● **PROBLEM DESCRIPTION**
Look through the entries below and extract exactly the lines from the one containing "Model this object" through the one containing "from FreeCAD import", ends included.

▼

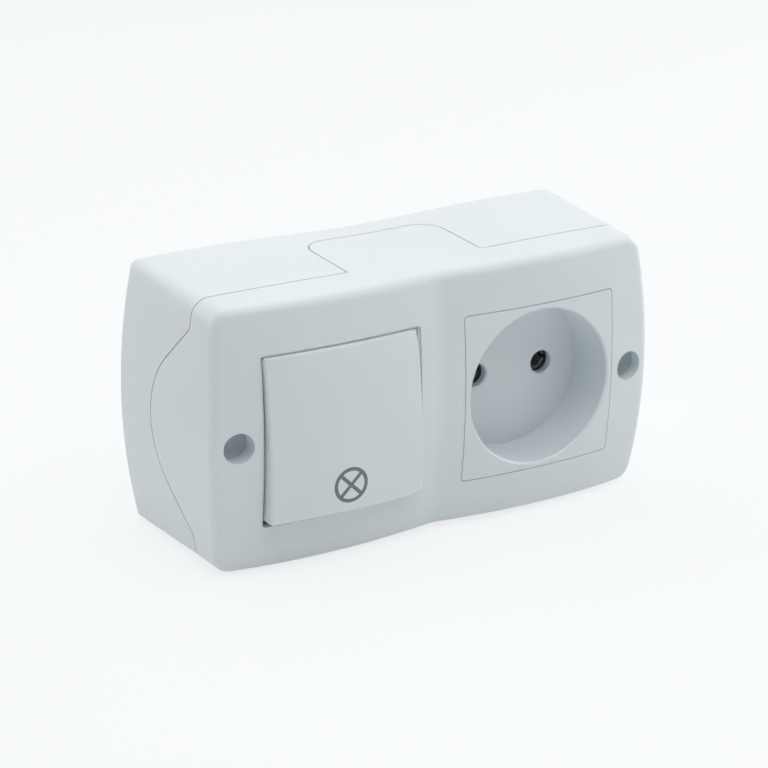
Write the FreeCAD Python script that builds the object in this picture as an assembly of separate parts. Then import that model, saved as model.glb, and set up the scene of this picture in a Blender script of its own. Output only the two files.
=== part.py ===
# Surface-mounted switch and socket combination: a one-way rocker switch beside a two-pin socket.
#
# Millimetres. X runs to the right, Y into the wall and Z up. The wall is the plane y = 0 and the
# origin is the middle of the box's back, so a depth of 30 mm in front of the wall is y = -30.

import FreeCAD
import Part
import math
import os

# Outline of the housing where it meets the wall, and how deep the housing is
rear_half_width = 62.5
rear_side_radius = 145.0
rear_half_height = 33.1
rear_waist_depth = 1.0
overall_depth = 45.8

# Outline of the housing on a drawing plane just in front of it
drawing_depth = overall_depth + 4.2
front_half_width = rear_half_width - 2.77
front_side_radius = 261.0
front_half_height = 32.06
front_waist_depth = 0.1

# What both outlines share
crown_x = 43.0
crown_share = 0.64
outline_corner_radius = 4.5

# Domed front, one dome to each half
half_pitch = 27.0
dome_radius = 170.0
crease_radius = 10.0
front_edge_radius = 2.5

# Walls
wall = 2.2
back_wall = 2.4
dome_sweep = 20.0
behind_wall = 10.0

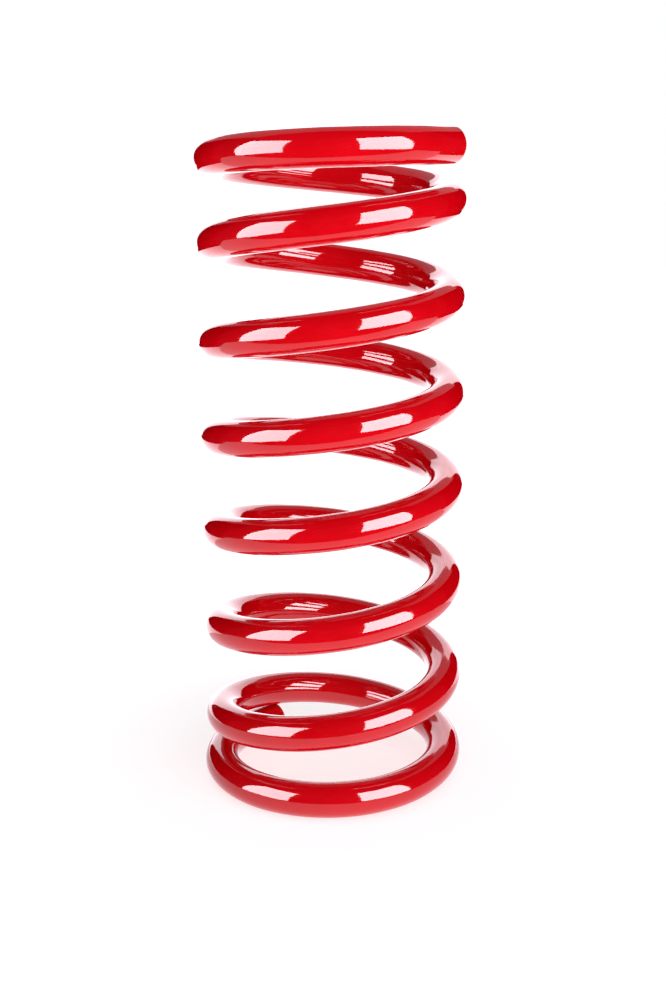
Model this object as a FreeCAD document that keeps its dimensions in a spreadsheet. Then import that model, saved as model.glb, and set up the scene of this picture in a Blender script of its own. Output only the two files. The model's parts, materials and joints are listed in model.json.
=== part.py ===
import FreeCAD, Part, Sketcher
import math
import os

from FreeCAD import Placement, Rotation, Vector

# The coil spring of a car's suspension: one round steel wire, wound right-handed and cut square at
# both ends. The lower end coil is closed, so its tip all but touches the turn above it. The upper
# end coil flattens out and stays open. The winding leaves the last of the wire straight at each tip.
#
# A coil spring works by twisting its wire. The wire is drawn as arcs laid end to end, each in one
# plane, and each cut is square across the wire. The wire climbs because each arc is twisted a
# little on the one before it, about the wire's own line, and it closes up when those twists shrink.
#
# Millimetres and degrees. +Z runs up the coil. The origin is under the middle of the coil, on the
# plane that its lowest wire touches.

SIZES = {
    "wire_diameter": 14.0,
    "coil_radius": 46.0,  # to the middle of the wire
    "tip_edge_radius": 0.8,  # the cut ends' edges, rounded by the coating
    "straight_end": 12.0,  # at each tip, before the cut
    "start_azimuth": 137.5,  # where the lower tip's bend begins, counted from +X
    "lower_tip_angle": 65.5,  # how much of a turn each section bends through
    "section_angle": 89.5,
    "upper_tip_angle": 27.75,
}

# Turns from the lower tip's bend, and the rise per turn that the wire has reached there.
PITCH_PROGRAM = [
    (0.25, 0.0),
    (0.81, 33.2),
    (1.67, 40.0),
    (2.97, 40.5),
    (3.57, 37.8),
    (5.97, 38.2),
    (6.72, 32.0),
    (7.63, 0.0),
]

LOWER_END_SECTIONS = 3
ACTIVE_SECTIONS = 23
UPPER_END_SECTIONS = 3

UP = Vector(0, 0, 1)
ALONG_WIRE = Vector(0, 1, 0)  # where an arc starts, in its own frame
FIRST_FACE, LAST_FACE = "Face2", "Face3"  # the round faces at an arc's two ends


def make_sheet(doc):
    sheet = doc.addObject("Spreadsheet::Sheet", "Sizes")
    rows = list(SIZES.items())
    for number, (turns, pitch) in enumerate(PITCH_PROGRAM, start=1):
        rows.append((f"station_{number}_turns", turns))
        rows.append((f"station_{number}_pitch", pitch))
    for row, (name, value) in enumerate(rows, start=1):
        sheet.set(f"A{row}", name)
        sheet.set(f"B{row}", str(value))
        sheet.setAlias(f"B{row}", name)
    doc.recompute()
    return sheet


def section_names():
    lower = [f"lower_end_coil_{n}" for n in range(1, LOWER_END_SECTIONS + 1)]
    active = [f"active_coil_{n:02d}" for n in range(1, ACTIVE_SECTIONS + 1)]
    upper = [f"upper_end_coil_{n}" for n in range(1, UPPER_END_SECTIONS + 1)]
    return ["lower_tip", *lower, *active, *upper, "upper_tip"]


def angle_cell(name):
    return f"{name}_angle" if name.endswith("_tip") else "section_angle"


def origin_plane(body, role):
    return next(item for item in body.Origin.OriginFeatures if item.Role == role)


def add_wire_circle(body, name):
    """The wire's round section, standing at the coil's radius from the arc's own axis."""
    sketch = body.newObject("Sketcher::SketchObject", f"{name}_circle")
    sketch.AttachmentSupport = [(origin_plane(body, "XZ_Plane"), "")]
    sketch.MapMode = "FlatFace"
    radius, diameter = SIZES["coil_radius"], SIZES["wire_diameter"]
    circle = sketch.addGeometry(Part.Circle(Vector(radius, 0, 0), UP, diameter / 2))
    centre = (circle, 3)
    sketch_origin = (-1, 1)
    horizontal_axis = -1
    sketch.addConstraint(Sketcher.Constraint("Diameter", circle, diameter))
    sketch.addConstraint(Sketcher.Constraint("DistanceX", *sketch_origin, *centre, radius))
    sketch.addConstraint(Sketcher.Constraint("PointOnObject", *centre, horizontal_axis))
    sketch.setExpression("Constraints[0]", "Sizes.wire_diameter")
    sketch.setExpression("Constraints[1]", "Sizes.coil_radius")
    return sketch


def far_circle(straight, arc):
    """The name of the edge round the cut end, which is the circle that the arc doesn't have."""
    bend = arc.Shape
    for number, edge in enumerate(straight.Shape.Edges, start=1):
        if edge.isClosed() and bend.distToShape(Part.Vertex(edge.CenterOfMass))[0] > 1:
            return f"Edge{number}"
    raise RuntimeError(f"{straight.Label} has no cut end")


def add_straight_end(body, name, arc, face):
    """The unbent end of the wire, with the edge of its cut rounded by the coating."""
    body.Document.recompute()
    straight = body.newObject("PartDesign::Pad", f"{name}_straight")
    straight.Profile = (arc, [face])
    straight.setExpression("Length", "Sizes.straight_end")
    body.Document.recompute()
    fillet = body.newObject("PartDesign::Fillet", f"{name}_rounded_end")
    fillet.Base = (straight, [far_circle(straight, arc)])
    fillet.setExpression("Radius", "Sizes.tip_edge_radius")
    arc.Visibility = straight.Visibility = False


def add_section(doc, name):
    """One arc of the wire, in its own frame: it starts on +X and runs round +Z."""
    body = doc.addObject("PartDesign::Body", name)
    body.Label = name
    sketch = add_wire_circle(body, name)
    arc = body.newObject("PartDesign::Revolution", f"{name}_arc")
    arc.Profile = sketch
    arc.ReferenceAxis = (sketch, ["V_Axis"])
    arc.setExpression("Angle", f"Sizes.{angle_cell(name)}")
    if name == "lower_tip":
        add_straight_end(body, name, arc, FIRST_FACE)
    if name == "upper_tip":
        add_straight_end(body, name, arc, LAST_FACE)
    return body


def pitch_program(sheet):
    stations = range(1, len(PITCH_PROGRAM) + 1)
    turns = [sheet.get(f"station_{n}_turns") for n in stations]
    pitches = [sheet.get(f"station_{n}_pitch") for n in stations]
    return list(zip(turns, pitches))


def pitch_at(turns, program):
    """The rise per turn, eased from one station to the next."""
    if turns <= program[0][0]:
        return program[0][1]
    for (low, low_pitch), (high, high_pitch) in zip(program, program[1:]):
        if turns <= high:
            share = (1 - math.cos(math.pi * (turns - low) / (high - low))) / 2
            return low_pitch + (high_pitch - low_pitch) * share
    return program[-1][1]


def twists_before(angles, sheet):
    """The twist in front of each arc, in degrees, that makes the wire climb as programmed.

    Along a plane arc the wire's slope swings as a sine. A twist changes the rate of that swing,
    so each one is chosen to bring the wire to the next cut at the slope wanted there.
    """
    program = pitch_program(sheet)
    half_section = math.radians(sheet.section_angle / 2)
    slope_at_cut = half_section / math.tan(half_section)  # an arc is steepest at its middle
    twists = []
    slope, rate, travelled = 0.0, 0.0, 0.0
    for angle in map(math.radians, angles):
        travelled += angle
        pitch = pitch_at(travelled / math.tau, program)
        wanted = slope_at_cut * pitch / (math.tau * sheet.coil_radius)
        new_rate = (wanted - slope * math.cos(angle)) / math.sin(angle)
        twists.append(math.degrees(new_rate - rate))
        rate = new_rate * math.cos(angle) - slope * math.sin(angle)
        slope = wanted
    return twists


def place_sections(sections, sheet):
    """Lays the arcs end to end, each twisted on the one before it."""
    angles = [sheet.get(angle_cell(section.Label)) for section in sections]
    wire_at_start = Vector(sheet.coil_radius, 0, 0)
    placement = Placement(Vector(), Rotation(UP, sheet.start_azimuth))
    for section, angle, twist in zip(sections, angles, twists_before(angles, sheet)):
        placement = placement * Placement(Vector(), Rotation(ALONG_WIRE, twist), wire_at_start)
        section.Placement = placement
        placement = placement * Placement(Vector(), Rotation(UP, angle))


def centre_on_origin(sections):
    """Moves the whole coil so that its box stands on the origin."""
    box = FreeCAD.BoundBox()
    for section in sections:
        box.add(section.Shape.optimalBoundingBox())
    shift = Placement(Vector(-box.Center.x, -box.Center.y, -box.ZMin), Rotation())
    for section in sections:
        section.Placement = shift * section.Placement


def check(doc, sections):
    for item in doc.Objects:
        if {"Invalid", "Error"} & set(item.State):
            raise RuntimeError(f"{item.Label}: {item.State}")
    for section in sections:
        if section.Shape.isNull() or not section.Shape.isValid():
            raise RuntimeError(f"{section.Label} has no valid shape")


def main():
    doc = FreeCAD.newDocument("coil_spring")
    sheet = make_sheet(doc)
    sections = [add_section(doc, name) for name in section_names()]
    doc.recompute()
    place_sections(sections, sheet)
    doc.recompute()
    centre_on_origin(sections)
    doc.recompute()
    check(doc, sections)
    os.makedirs("parts", exist_ok=True)
    for section in sections:
        section.Shape.exportStep(f"parts/{section.Label}.step")
    steel = sum(section.Shape.Volume for section in sections)
    print(f"{len(sections)} sections, {steel / 1000:.1f} cubic centimetres of wire")


main()
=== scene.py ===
import json
import math

import bpy
import numpy as np
from mathutils import Matrix, Vector


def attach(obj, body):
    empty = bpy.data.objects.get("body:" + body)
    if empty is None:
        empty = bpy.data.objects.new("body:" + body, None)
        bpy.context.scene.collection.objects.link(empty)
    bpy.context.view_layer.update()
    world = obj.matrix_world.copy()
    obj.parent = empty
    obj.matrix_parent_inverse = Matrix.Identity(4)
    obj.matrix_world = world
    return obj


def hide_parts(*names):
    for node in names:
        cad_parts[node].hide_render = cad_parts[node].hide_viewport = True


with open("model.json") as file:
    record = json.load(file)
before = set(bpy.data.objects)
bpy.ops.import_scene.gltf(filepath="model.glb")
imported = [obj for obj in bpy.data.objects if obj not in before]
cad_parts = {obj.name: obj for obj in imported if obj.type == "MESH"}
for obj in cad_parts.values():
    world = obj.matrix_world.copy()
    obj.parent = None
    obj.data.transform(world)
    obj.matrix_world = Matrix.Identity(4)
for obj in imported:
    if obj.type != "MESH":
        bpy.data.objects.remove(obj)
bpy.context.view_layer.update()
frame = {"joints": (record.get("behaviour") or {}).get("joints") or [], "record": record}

# The wire's path, wound as the frame was: plane arcs laid end to end, each twisted on the last.

coil = {  # metres and degrees
    "wireRadius": 0.007,
    "coilRadius": 0.046,
    "straightEnd": 0.012,
    "endEdge": 0.0008,  # the rounding of the cut ends' edges
    "startAzimuth": 137.5,
    "lowerTipTurn": 65.5,
    "sectionTurn": 89.5,
    "upperTipTurn": 27.75,
    "stepsPerDegree": 4,
}

pitchProgram = np.array([  # turns from the lower tip's bend, rise per turn in metres
    (0.25, 0.0),
    (0.81, 0.0332),
    (1.67, 0.0400),
    (2.97, 0.0405),
    (3.57, 0.0378),
    (5.97, 0.0382),
    (6.72, 0.0320),
    (7.63, 0.0),
])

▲

● **CORRECT RESULT**
Model this object as a FreeCAD document that keeps its dimensions in a spreadsheet. Then import that model, saved as model.glb, and set up the scene of this picture in a Blender script of its own. Output only the two files. The model's parts, materials and joints are listed in model.json.
=== part.py ===
import FreeCAD, Part, Sketcher
import math
import os

from FreeCAD import Placement, Rotation, Vector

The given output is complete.